Loss Aversion and the Asymmetry of Flavor Reversals

Another behavioral mechanism at play is loss aversion: the well-established finding that the pain of a negative experience is psychologically about twice as powerful as the pleasure of an equivalent positive one. In the flavor context, this means that a single bad first impression can disproportionately weight the entire evaluation trajectory. However, repeated sampling can gradually erode this asymmetry. As the initial negative memory fades and is replaced by more recent, more neutral, or even positive experiences, the loss-aversion bias weakens.

This is why flavor preference reversals tend to be asymmetric: it is more common for an initially disliked flavor to become liked than for an initially liked flavor to become disliked. The former requires overcoming a single strong negative memory with multiple weaker positive ones; the latter requires overcoming a series of positive memories, which are more resistant to extinction. In a 2018 meta-analysis of consumer taste tests, researchers found that 73% of significant preference shifts over repeated exposure were from negative to positive, while only 27% were from positive to negative. This asymmetry has practical consequences for anyone selecting a flavor for long-term use: first impressions are reliable predictors of final preference only about half the time, and the direction of error is overwhelmingly toward initial underrating.

Practical Implications for Systematic Flavor Selection

If preference reversal is a predictable feature of repeated sampling, then the practical question becomes: how should one design a tasting protocol to arrive at a stable, reliable preference?
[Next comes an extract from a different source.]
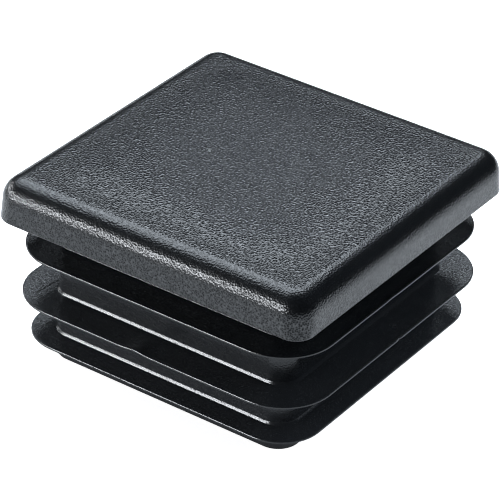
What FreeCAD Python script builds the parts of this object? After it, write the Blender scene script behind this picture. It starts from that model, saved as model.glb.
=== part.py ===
import FreeCAD, Part
import math
import os

# Ribbed end cap for a square tube, moulded in one piece of soft black plastic.
# A square head closes the tube's end. Below it a hollow core carries three thin fins,
# which bend and grip when the core is pushed into the tube.
# All lengths are in millimetres. +Z points from the open end of the core to the head,
# and the origin is the middle of the open end's rim, on which the cap stands.

# The tube that the cap is made for
TUBE_WIDTH = 40.0             # outside width of the tube, and so of the head
TUBE_WALL_THIN = 1.0          # thinnest wall that the fins still grip
TUBE_WALL_THICK = 3.0         # thickest wall that the core still enters

# Head: the plate that shows when the cap is fitted
HEAD_HEIGHT = 5.0             # from the shoulder to the flat border of the top
HEAD_EDGE_RADIUS = 2.5        # roll of the top edge
HEAD_BORDER_CORNER = 0.2      # corner radius of the flat border, inside the roll
HEAD_LOWER_EDGE_RADIUS = 0.25 # the edge that meets the tube
HEAD_SKIN = 2.5               # plastic between the top of the hollow and the flat border

# The middle of the top stands a little proud, because the thick border sinks as it cools
PAD_RISE = 0.2                # height of the middle above the border
PAD_BORDER = 0.7              # flat width between the roll and the foot of the slope
PAD_SLOPE = 4.4               # width of the slope
PAD_CORNER_RADIUS = 1.0       # corners of the raised middle, at the top of the slope

# Core: the hollow square plug under the head
CORE_CLEARANCE = 1.2          # room for a folded fin in the tube with the thickest wall
CORE_FLARE = 0.45             # each side leans out by this much from shoulder to open end
CORE_CORNER_RADIUS = 2.5      # outer upright corners, at the open end
CORE_WALL = 2.0               # thickness of the four walls
CORE_TAIL = 2.45              # bare length below the lowest fin
CORE_RIM_CHAMFER = 0.3        # inner and outer edges of the open end
HOLLOW_CEILING_RADIUS = 0.8   # where the walls meet the underside of the head
HOLLOW_CEILING_CORNER = 0.3   # corner radius of the flat ceiling, inside that rounding
GATE_RADIUS = 0.9             # nub left on the ceiling where the plastic was fed in
GATE_HEIGHT = 0.5

# Fins, counted down from the head. Their corners turn about the same axes as the core's.
FIN_RIM_THICKNESS = 0.3       # at the outer edge
FIN_ROOT_THICKNESS = 0.6      # at the core
FIN_TOP_FILLET = 0.4          # between the core and a fin's flat upper side
SHOULDER_CHAMFER = 0.4        # inner corner between the core and the underside of the head
FIN_1_GAP = 3.45              # free height between the shoulder and the fin
FIN_2_GAP = 5.4               # free height between the fin above and this one
FIN_3_GAP = 4.45
FIN_1_GRIP = 0.3              # how far the fin stands past the widest bore, each side
FIN_2_GRIP = 0.55
FIN_3_GRIP = -0.45            # the lowest fin is smaller than the bore, to lead the cap in

# Heights, built up from the open end
FIN_3_TOP = CORE_TAIL + FIN_ROOT_THICKNESS
FIN_2_TOP = FIN_3_TOP + FIN_3_GAP + FIN_ROOT_THICKNESS
FIN_1_TOP = FIN_2_TOP + FIN_2_GAP + FIN_ROOT_THICKNESS
SHOULDER_Z = FIN_1_TOP + FIN_1_GAP
BORDER_Z = SHOULDER_Z + HEAD_HEIGHT
CEILING_Z = BORDER_Z - HEAD_SKIN

# Half widths
HEAD_HALF = TUBE_WIDTH / 2
WIDEST_BORE_HALF = HEAD_HALF - TUBE_WALL_THIN
NARROWEST_BORE_HALF = HEAD_HALF - TUBE_WALL_THICK
CORE_MOUTH_HALF = NARROWEST_BORE_HALF - CORE_CLEARANCE

# Each fin from the lowest up: height of its upper side, and half width
FINS = [
    (FIN_3_TOP, WIDEST_BORE_HALF + FIN_3_GRIP),
    (FIN_2_TOP, WIDEST_BORE_HALF + FIN_2_GRIP),
    (FIN_1_TOP, WIDEST_BORE_HALF + FIN_1_GRIP),
]

OVERLAP = 1.0                 # how far a solid runs on into its neighbour, or past the rim


def core_half(z):
    """Half width of the core at a height: it leans out evenly towards the open end."""
    return CORE_MOUTH_HALF - CORE_FLARE * z / SHOULDER_Z


def section_face(corners):
    """A face in the XZ plane from its corners, each given as x, z and rounding radius."""
    points = [FreeCAD.Vector(x, 0, z) for x, z, radius in corners]
    count = len(points)
    joints = []
    for i, (x, z, radius) in enumerate(corners):
        back = (points[i - 1] - points[i]).normalize()
        ahead = (points[(i + 1) % count] - points[i]).normalize()
        if radius == 0:
            joints.append((points[i], None, points[i]))
            continue
        half_angle = back.getAngle(ahead) / 2
        reach = radius / math.tan(half_angle)
        middle = (back + ahead).normalize() * (radius / math.sin(half_angle) - radius)
        joints.append((points[i] + back * reach, points[i] + middle, points[i] + ahead * reach))
    edges = []
    for i, (start, middle, end) in enumerate(joints):
        if middle is not None:
            edges.append(Part.Arc(start, middle, end).toShape())
        edges.append(Part.LineSegment(end, joints[(i + 1) % count][0]).toShape())
    return Part.Face(Part.Wire(edges))


def square_sweep(corners, axis):
    """A solid with the same section on all four sides, which turns round four upright axes.

    The section starts and ends at x = axis. Each axis stands at that distance from both
    centre lines, and a plain square block fills the middle.
    """
    section = section_face(corners)
    axis_heights = [z for x, z, radius in corners if x == axis]
    low = min(axis_heights)
    block = Part.makeBox(
        2 * axis, 2 * axis, max(axis_heights) - low, FreeCAD.Vector(-axis, -axis, low)
    )
    up = FreeCAD.Vector(0, 0, 1)
    middle = FreeCAD.Vector(0, 0, 0)
    side = section.translated(FreeCAD.Vector(0, -axis, 0)).extrude(FreeCAD.Vector(0, 2 * axis, 0))
    turn_start = section.translated(FreeCAD.Vector(0, axis, 0))
    corner = turn_start.revolve(FreeCAD.Vector(axis, axis, 0), up, 90)
    pieces = []
    for quarter in range(4):
        pieces.append(side.rotated(middle, up, 90 * quarter))
        pieces.append(corner.rotated(middle, up, 90 * quarter))
    return block.fuse(pieces).removeSplitter()


def head():
    """The plate with its rolled top edge."""
    axis = HEAD_HALF - HEAD_EDGE_RADIUS - HEAD_BORDER_CORNER
    return square_sweep(
        [
            (axis, SHOULDER_Z, 0),
            (HEAD_HALF, SHOULDER_Z, HEAD_LOWER_EDGE_RADIUS),
            (HEAD_HALF, BORDER_Z, HEAD_EDGE_RADIUS),
            (axis, BORDER_Z, 0),
        ],
        axis,
    )


def pad():
    """The slightly raised middle of the top."""
    foot_half = HEAD_HALF - HEAD_EDGE_RADIUS - PAD_BORDER
    top_half = foot_half - PAD_SLOPE
    axis = top_half - PAD_CORNER_RADIUS
    return square_sweep(
        [
            (axis, BORDER_Z - OVERLAP, 0),
            (foot_half, BORDER_Z - OVERLAP, 0),
            (foot_half, BORDER_Z, 0),
            (top_half, BORDER_Z + PAD_RISE, 0),
            (axis, BORDER_Z + PAD_RISE, 0),
        ],
        axis,
    )


def finned_core():
    """The plug under the head: its walls, the fins and the roundings between them."""
    axis = CORE_MOUTH_HALF - CORE_CORNER_RADIUS
    corners = [
        (axis, 0, 0),
        (CORE_MOUTH_HALF - CORE_RIM_CHAMFER, 0, 0),
        (core_half(CORE_RIM_CHAMFER), CORE_RIM_CHAMFER, 0),
    ]
    for top, half in FINS:
        root = top - FIN_ROOT_THICKNESS
        corners.append((core_half(root), root, 0))
        corners.append((half, top - FIN_RIM_THICKNESS, 0))
        corners.append((half, top, 0))
        corners.append((core_half(top), top, FIN_TOP_FILLET))
    flange_half = core_half(SHOULDER_Z) + SHOULDER_CHAMFER
    chamfer_foot = SHOULDER_Z - SHOULDER_CHAMFER
    corners.append((core_half(chamfer_foot), chamfer_foot, 0))
    corners.append((flange_half, SHOULDER_Z, 0))
    corners.append((flange_half, SHOULDER_Z + OVERLAP, 0))
    corners.append((axis, SHOULDER_Z + OVERLAP, 0))
    return square_sweep(corners, axis)


def hollow():
    """The space inside the core, open below, which leaves walls of even thickness."""
    ceiling_half = core_half(CEILING_Z) - CORE_WALL
    mouth_half = core_half(0) - CORE_WALL
    axis = ceiling_half - HOLLOW_CEILING_RADIUS - HOLLOW_CEILING_CORNER
    flare = mouth_half + CORE_RIM_CHAMFER
    return square_sweep(
        [
            (axis, -OVERLAP, 0),
            (flare, -OVERLAP, 0),
            (flare, 0, 0),
            (mouth_half, CORE_RIM_CHAMFER, 0),
            (ceiling_half, CEILING_Z, HOLLOW_CEILING_RADIUS),
            (axis, CEILING_Z, 0),
        ],
        axis,
    )


def gate_nub():
    """The stub of the feed, in the middle of the ceiling, where the fitted cap hides it."""
    foot = FreeCAD.Vector(0, 0, CEILING_Z - GATE_HEIGHT)
    return Part.makeCylinder(GATE_RADIUS, GATE_HEIGHT + HEAD_SKIN / 2, foot)


def cap():
    """The whole moulding."""
    outside = head().fuse([pad(), finned_core()])
    return outside.cut(hollow()).fuse(gate_nub()).removeSplitter()


os.makedirs("parts", exist_ok=True)
part = cap()
part.exportStep("parts/tube_end_cap.step")
print("valid", part.isValid(), "solids", len(part.Solids), "volume", round(part.Volume, 1))
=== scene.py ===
# %% [markdown]
# # A ribbed end cap for a square tube
#
# The cap is one moulding in black plastic: a square head with rolled edges, and below it
# a hollow square plug with three thin fins, which bend and grip inside the tube.
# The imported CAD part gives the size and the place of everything, so it is loaded first.
# The notebook then sets the camera, lights a small studio, builds the moulding with
# Geometry Nodes, and gives it two finishes: a grained head and a smoother plug.

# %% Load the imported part
import math

import bmesh
import bpy
from mathutils import Matrix, Vector


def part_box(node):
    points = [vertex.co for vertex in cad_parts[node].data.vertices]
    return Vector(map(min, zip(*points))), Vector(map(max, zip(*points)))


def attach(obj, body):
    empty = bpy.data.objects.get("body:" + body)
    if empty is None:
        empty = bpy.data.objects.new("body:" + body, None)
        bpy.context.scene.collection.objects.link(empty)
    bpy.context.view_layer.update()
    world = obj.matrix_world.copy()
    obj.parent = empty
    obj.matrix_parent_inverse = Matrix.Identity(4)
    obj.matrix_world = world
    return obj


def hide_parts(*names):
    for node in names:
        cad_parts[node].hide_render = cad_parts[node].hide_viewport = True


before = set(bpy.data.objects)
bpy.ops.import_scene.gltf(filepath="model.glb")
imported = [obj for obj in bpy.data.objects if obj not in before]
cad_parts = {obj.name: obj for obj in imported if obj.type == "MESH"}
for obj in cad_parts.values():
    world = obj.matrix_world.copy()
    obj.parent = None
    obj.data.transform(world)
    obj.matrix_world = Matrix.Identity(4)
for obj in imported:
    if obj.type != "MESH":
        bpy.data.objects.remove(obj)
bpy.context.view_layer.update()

MM = 0.001
part_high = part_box("tube_end_cap")[1]
HEAD_HALF = part_high.x / MM
TOP_Z = part_high.z / MM
scene = bpy.context.scene
scene.view_settings.view_transform = "Standard"
scene.cycles.denoising_prefilter = "FAST"   # keeps the fine grain of the plastic
scene.cycles.filter_width = 1.15            # pixels, for lines as crisp as the photograph's
print("head half width", round(HEAD_HALF, 3), "mm, height", round(TOP_Z, 3), "mm")

# %% [markdown]
# ## Camera
#
# The photograph was taken with a long lens from about a third of a metre, looking down
# on one corner of the head. A long lens keeps the sides of the head nearly parallel.
# The camera looks past the middle of the object, because the object sits low and to the
# right in the picture, and it is rolled by two degrees. It could be placed by eye, but the
# straight edges of the head and the fins allow better: these values were fitted, so that
# the model's outlines fall on the photograph's.

# %% Camera
CAMERA_AZIMUTH = math.radians(34.04)    # from the front side, towards the right side
CAMERA_ELEVATION = math.radians(32.015)
CAMERA_ROLL = math.radians(2.351)
CAMERA_DISTANCE = 331.33                # mm, from the middle of the shoulder
CAMERA_ASIDE = -0.342                   # mm, in the camera's own right direction
CAMERA_UP = -5.08                       # mm, in the camera's own up direction
LENS = 220.61                           # mm, on a sensor 36 mm wide
SHOULDER_Z = 17.55                      # mm, where the head's underside meets the tube

backwards = Vector((
    math.cos(CAMERA_ELEVATION) * math.sin(CAMERA_AZIMUTH),
    -math.cos(CAMERA_ELEVATION) * math.cos(CAMERA_AZIMUTH),
    math.sin(CAMERA_ELEVATION),
))
level_right = Vector((math.cos(CAMERA_AZIMUTH), math.sin(CAMERA_AZIMUTH), 0))
level_up = backwards.cross(level_right)
right = math.cos(CAMERA_ROLL) * level_right + math.sin(CAMERA_ROLL) * level_up
up = math.cos(CAMERA_ROLL) * level_up - math.sin(CAMERA_ROLL) * level_right

camera = bpy.data.objects.new("camera", bpy.data.cameras.new("camera"))
scene.collection.objects.link(camera)
camera.data.lens = LENS
camera.data.clip_start = 0.01   # m
camera.data.clip_end = 10       # m
place = Vector((0, 0, SHOULDER_Z)) + CAMERA_ASIDE * right + CAMERA_UP * up
place += CAMERA_DISTANCE * backwards
axes = Matrix((right, up, backwards)).transposed()
camera.matrix_world = Matrix.Translation(place * MM) @ axes.to_4x4()
scene.camera = camera
print("camera at", [round(v, 4) for v in camera.location], "m")

# %% [markdown]
# ## Studio
#
# A black object shows what it reflects more than its own colour, so the studio isn't a
# stock set of lamps but is worked out from the reflections in the photograph. A large soft
# box hangs behind the object, above it, and gives the top its even grey and the bright line
# along the front of the top. Two long low soft boxes, at the front left and at the left,
# draw the bright lines along the roll of the head and along the roots and rims of the fins.
# A broad fill at the right lights the fins on that side. The photograph has no mirror image
# of it at the front corner, so it is hidden from glossy rays. Between the soft boxes the
# studio is dark, which gives the dark bands on the rolled edges.

# %% Soft boxes
AIM = Vector((0, 0, 0.015))     # m, the point that every lamp faces
COOL = (0.87, 0.935, 1.0)
PLAIN = (0.975, 0.985, 1.0)


def soft_box(name, azimuth, elevation, distance, width, height, radiance, colour):
    """A rectangular lamp that faces the object. Angles are in degrees, sizes in metres.

    Azimuth 0 is straight ahead of the camera, past the object, and 90 is to its left.
    """
    turn = CAMERA_AZIMUTH + math.radians(azimuth)
    lift = math.radians(elevation)
    towards = Vector((
        -math.cos(lift) * math.sin(turn), math.cos(lift) * math.cos(turn), math.sin(lift)
    ))
    lamp = bpy.data.lights.new(name, "AREA")
    lamp.shape = "RECTANGLE"
    lamp.size = width
    lamp.size_y = height
    lamp.color = colour
    lamp.energy = radiance * math.pi * width * height   # W, of an even panel
    box = bpy.data.objects.new(name, lamp)
    box.visible_camera = False
    scene.collection.objects.link(box)
    box.location = AIM + distance * towards
    box.rotation_mode = "QUATERNION"
    box.rotation_quaternion = towards.to_track_quat("Z", "Y")
    return box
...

The common instinct—to taste a flavor once, form an opinion, and move on—is precisely the wrong approach. It captures only the high-variance, novelty-driven first estimate, which is the least predictive of long-term satisfaction.

A more robust method involves spaced repetition across sessions, ideally with a minimum of three to five exposures, separated by at least 24 hours to allow for sensory recovery and memory consolidation. Each session should include a brief note of not just the overall rating but also the relative intensity of specific attributes—sweetness, cooling, fruit character, aftertaste—because preference reversal often occurs not for the flavor as a whole, but for specific components that adapt at different rates.

Additionally, it is useful to track the predictive error: after the first session, explicitly note what you expected versus what you experienced. On subsequent sessions, pay attention to whether the experience is moving toward or away from your expectation. Flavors that generate consistent, moderate positive prediction errors across multiple sessions are more likely to maintain their appeal over the long term than flavors that produce a single large positive spike followed by diminishing returns.

Finally, it is worth acknowledging that individual differences in sensory sensitivity and cognitive style mean that no single protocol will work for everyone. Some people are more sensitive to trigeminal adaptation; others are more influenced by memory-based expectations. The forward-looking approach is not to find a universal rule but to develop a personal meta-cognitive awareness of one’s own reversal patterns. Over time, you can learn to predict which of your first impressions are likely to reverse and which are stable. That predictive skill is the most valuable tool for anyone navigating a world of repeated sensory choices.